----- Information provided -----

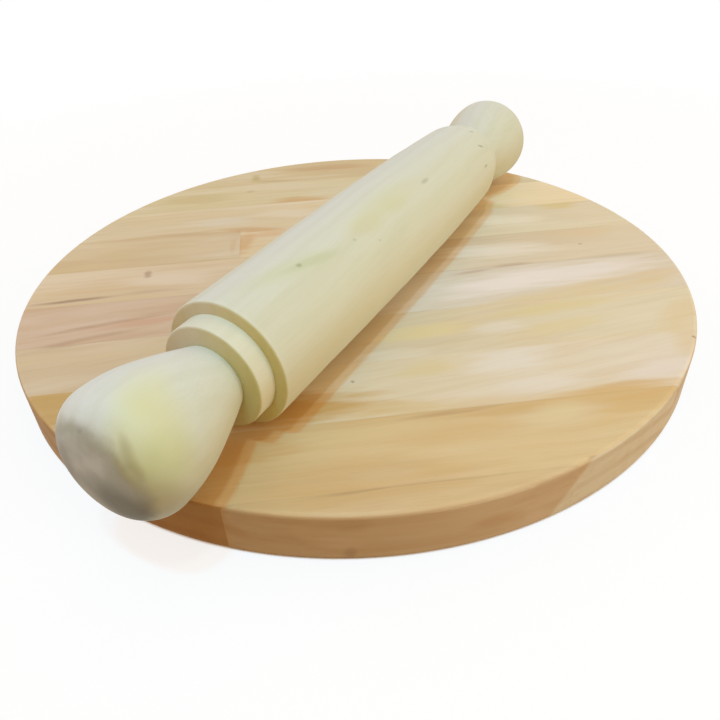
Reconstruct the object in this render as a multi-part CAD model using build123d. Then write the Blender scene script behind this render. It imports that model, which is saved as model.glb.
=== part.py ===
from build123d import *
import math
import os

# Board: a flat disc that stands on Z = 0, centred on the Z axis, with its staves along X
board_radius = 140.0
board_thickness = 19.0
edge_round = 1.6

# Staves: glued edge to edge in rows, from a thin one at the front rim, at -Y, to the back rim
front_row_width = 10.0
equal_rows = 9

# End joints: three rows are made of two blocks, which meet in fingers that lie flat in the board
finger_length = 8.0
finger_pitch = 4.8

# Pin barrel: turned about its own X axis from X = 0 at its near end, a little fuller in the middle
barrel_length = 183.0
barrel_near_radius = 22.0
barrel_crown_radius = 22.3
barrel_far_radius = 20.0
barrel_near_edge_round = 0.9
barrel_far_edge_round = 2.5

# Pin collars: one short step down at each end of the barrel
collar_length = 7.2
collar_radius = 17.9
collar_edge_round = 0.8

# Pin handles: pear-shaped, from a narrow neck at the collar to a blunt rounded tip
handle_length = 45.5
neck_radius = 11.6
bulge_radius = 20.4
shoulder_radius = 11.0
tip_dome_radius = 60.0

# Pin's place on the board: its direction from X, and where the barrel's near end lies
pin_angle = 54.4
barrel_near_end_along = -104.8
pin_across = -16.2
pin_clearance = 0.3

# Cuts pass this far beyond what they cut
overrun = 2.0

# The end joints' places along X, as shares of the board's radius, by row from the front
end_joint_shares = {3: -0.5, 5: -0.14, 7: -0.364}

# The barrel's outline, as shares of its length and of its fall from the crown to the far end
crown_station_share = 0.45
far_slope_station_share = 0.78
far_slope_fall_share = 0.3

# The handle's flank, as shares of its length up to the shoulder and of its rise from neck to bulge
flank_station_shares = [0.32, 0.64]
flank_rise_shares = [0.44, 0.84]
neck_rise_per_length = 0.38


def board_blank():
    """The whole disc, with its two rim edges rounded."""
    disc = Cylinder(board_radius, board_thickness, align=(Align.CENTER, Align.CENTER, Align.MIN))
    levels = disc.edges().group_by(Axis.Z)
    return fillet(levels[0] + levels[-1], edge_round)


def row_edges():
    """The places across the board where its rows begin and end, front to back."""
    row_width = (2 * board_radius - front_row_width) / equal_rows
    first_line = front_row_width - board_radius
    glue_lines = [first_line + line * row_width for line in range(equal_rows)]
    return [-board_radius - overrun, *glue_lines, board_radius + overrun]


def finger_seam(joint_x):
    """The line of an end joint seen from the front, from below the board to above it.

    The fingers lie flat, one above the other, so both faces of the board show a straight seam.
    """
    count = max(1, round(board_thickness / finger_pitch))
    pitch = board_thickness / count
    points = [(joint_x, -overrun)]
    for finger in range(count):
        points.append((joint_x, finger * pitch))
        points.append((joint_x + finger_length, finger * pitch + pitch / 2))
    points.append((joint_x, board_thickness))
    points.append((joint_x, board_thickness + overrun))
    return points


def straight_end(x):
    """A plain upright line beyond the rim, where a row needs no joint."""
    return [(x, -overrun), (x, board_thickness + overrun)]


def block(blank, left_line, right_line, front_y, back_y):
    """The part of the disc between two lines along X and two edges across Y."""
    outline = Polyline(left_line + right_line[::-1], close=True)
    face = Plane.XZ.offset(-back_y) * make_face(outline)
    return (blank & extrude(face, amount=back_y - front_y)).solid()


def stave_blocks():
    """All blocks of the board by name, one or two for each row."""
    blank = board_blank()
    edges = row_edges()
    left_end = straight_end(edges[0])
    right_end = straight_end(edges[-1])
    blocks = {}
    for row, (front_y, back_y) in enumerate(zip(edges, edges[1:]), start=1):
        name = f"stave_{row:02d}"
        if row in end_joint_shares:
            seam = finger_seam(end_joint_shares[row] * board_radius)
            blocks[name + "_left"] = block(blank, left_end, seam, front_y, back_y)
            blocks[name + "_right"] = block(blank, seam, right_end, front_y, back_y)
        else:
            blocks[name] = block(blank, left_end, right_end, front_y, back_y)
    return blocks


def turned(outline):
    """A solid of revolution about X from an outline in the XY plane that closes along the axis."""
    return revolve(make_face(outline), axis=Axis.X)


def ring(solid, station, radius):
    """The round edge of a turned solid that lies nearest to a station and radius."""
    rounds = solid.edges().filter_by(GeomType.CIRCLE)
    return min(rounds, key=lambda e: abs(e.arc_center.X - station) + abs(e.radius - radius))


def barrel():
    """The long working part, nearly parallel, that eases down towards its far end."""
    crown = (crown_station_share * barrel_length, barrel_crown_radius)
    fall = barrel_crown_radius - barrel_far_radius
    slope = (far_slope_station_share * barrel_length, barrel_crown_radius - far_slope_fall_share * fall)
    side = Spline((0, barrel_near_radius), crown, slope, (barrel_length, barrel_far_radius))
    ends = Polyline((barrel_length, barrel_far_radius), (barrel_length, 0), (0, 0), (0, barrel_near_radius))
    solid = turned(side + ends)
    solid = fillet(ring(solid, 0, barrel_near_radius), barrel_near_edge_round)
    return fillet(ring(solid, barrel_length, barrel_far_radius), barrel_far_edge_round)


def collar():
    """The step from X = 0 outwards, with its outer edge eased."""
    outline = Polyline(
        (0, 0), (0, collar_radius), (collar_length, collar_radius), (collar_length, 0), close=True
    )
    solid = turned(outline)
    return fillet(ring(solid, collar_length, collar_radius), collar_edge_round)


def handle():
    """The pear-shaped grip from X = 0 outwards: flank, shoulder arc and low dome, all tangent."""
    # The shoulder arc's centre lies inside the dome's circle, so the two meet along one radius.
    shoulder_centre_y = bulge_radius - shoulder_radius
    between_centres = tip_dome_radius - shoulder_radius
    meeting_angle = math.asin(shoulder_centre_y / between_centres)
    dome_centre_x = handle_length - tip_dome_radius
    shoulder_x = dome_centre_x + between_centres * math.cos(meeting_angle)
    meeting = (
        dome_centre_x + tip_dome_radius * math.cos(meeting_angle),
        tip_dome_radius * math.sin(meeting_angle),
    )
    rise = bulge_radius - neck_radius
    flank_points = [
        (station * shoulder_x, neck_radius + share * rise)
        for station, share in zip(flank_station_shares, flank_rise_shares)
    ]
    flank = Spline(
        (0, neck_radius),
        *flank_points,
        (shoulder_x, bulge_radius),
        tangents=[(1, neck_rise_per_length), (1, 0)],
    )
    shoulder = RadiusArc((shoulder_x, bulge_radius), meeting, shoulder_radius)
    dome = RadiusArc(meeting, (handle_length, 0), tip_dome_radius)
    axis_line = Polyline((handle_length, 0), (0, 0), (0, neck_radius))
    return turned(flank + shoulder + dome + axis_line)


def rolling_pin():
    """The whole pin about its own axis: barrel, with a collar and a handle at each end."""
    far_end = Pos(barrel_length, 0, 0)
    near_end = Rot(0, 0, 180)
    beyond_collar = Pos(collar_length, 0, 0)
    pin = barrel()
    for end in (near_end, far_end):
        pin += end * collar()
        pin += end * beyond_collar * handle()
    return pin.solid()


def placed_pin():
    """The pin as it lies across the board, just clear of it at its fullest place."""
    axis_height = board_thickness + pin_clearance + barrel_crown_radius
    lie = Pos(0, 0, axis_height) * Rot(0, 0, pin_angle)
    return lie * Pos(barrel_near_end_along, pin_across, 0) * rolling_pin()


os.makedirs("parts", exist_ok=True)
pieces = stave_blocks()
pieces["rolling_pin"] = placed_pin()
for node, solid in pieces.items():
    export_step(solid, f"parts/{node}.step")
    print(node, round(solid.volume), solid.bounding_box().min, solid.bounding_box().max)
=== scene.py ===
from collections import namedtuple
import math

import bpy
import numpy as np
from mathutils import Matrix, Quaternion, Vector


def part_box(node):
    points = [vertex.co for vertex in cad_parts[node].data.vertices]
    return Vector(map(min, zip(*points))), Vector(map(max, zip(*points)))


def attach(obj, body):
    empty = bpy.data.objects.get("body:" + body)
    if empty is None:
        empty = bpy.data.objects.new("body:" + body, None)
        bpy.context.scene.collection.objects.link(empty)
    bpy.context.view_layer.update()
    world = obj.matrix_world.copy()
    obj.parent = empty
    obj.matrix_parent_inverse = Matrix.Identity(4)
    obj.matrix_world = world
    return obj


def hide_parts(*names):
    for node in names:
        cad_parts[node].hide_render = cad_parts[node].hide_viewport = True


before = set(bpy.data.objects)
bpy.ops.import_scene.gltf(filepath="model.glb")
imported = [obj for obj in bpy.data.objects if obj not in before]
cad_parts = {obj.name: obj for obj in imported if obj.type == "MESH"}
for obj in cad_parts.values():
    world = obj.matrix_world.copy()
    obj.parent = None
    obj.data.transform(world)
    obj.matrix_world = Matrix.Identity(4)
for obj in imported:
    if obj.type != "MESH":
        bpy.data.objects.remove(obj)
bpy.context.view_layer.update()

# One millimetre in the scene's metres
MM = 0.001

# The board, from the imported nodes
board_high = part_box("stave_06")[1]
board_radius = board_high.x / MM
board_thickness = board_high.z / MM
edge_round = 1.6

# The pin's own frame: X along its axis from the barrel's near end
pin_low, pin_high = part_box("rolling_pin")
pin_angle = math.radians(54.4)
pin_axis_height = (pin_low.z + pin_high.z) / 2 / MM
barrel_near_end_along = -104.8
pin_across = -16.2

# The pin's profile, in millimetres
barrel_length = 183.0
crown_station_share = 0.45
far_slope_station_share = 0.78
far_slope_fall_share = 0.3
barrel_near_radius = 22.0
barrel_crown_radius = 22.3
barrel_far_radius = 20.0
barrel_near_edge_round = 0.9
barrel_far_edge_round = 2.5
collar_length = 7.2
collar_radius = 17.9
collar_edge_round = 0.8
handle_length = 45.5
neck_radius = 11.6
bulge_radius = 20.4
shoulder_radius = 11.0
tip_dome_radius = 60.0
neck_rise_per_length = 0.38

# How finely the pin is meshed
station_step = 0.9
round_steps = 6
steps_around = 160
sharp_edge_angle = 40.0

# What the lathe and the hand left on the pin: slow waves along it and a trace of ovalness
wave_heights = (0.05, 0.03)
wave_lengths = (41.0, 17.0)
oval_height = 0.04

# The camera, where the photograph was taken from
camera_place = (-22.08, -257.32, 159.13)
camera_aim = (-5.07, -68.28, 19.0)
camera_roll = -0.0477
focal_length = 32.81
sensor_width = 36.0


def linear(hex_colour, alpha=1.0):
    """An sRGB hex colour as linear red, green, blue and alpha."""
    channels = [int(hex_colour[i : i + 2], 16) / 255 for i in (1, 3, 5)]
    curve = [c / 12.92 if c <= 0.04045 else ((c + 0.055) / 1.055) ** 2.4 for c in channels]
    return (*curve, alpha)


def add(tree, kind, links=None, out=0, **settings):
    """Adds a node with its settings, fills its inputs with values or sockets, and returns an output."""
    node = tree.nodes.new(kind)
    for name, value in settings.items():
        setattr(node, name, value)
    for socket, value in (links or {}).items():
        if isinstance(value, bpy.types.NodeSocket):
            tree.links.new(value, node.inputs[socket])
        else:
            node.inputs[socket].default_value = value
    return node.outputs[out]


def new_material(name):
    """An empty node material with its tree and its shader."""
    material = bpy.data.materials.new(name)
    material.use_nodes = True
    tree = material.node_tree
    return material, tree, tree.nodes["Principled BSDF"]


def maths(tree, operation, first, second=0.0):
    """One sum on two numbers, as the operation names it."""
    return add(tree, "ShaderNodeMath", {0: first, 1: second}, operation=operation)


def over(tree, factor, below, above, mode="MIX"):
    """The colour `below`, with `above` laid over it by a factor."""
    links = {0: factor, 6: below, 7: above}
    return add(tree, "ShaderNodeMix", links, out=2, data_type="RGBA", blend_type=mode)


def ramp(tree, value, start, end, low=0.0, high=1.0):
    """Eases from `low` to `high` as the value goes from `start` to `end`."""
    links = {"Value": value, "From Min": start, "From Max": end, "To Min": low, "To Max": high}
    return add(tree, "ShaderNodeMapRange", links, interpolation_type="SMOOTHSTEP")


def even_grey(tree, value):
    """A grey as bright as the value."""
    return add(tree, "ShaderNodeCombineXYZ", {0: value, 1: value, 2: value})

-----

▸ Exercise directions
Copy exactly the lines that run from the first line of the data to the line containing "finger_pitch = 4.8", please, with both ends included and nothing else.

▸ In response
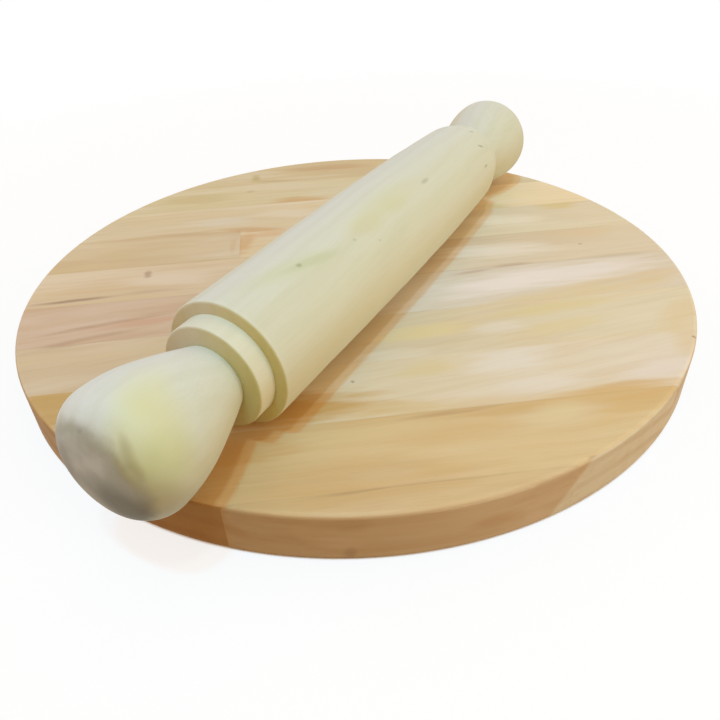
Reconstruct the object in this render as a multi-part CAD model using build123d. Then write the Blender scene script behind this render. It imports that model, which is saved as model.glb.
=== part.py ===
from build123d import *
import math
import os

# Board: a flat disc that stands on Z = 0, centred on the Z axis, with its staves along X
board_radius = 140.0
board_thickness = 19.0
edge_round = 1.6

# Staves: glued edge to edge in rows, from a thin one at the front rim, at -Y, to the back rim
front_row_width = 10.0
equal_rows = 9

# End joints: three rows are made of two blocks, which meet in fingers that lie flat in the board
finger_length = 8.0
finger_pitch = 4.8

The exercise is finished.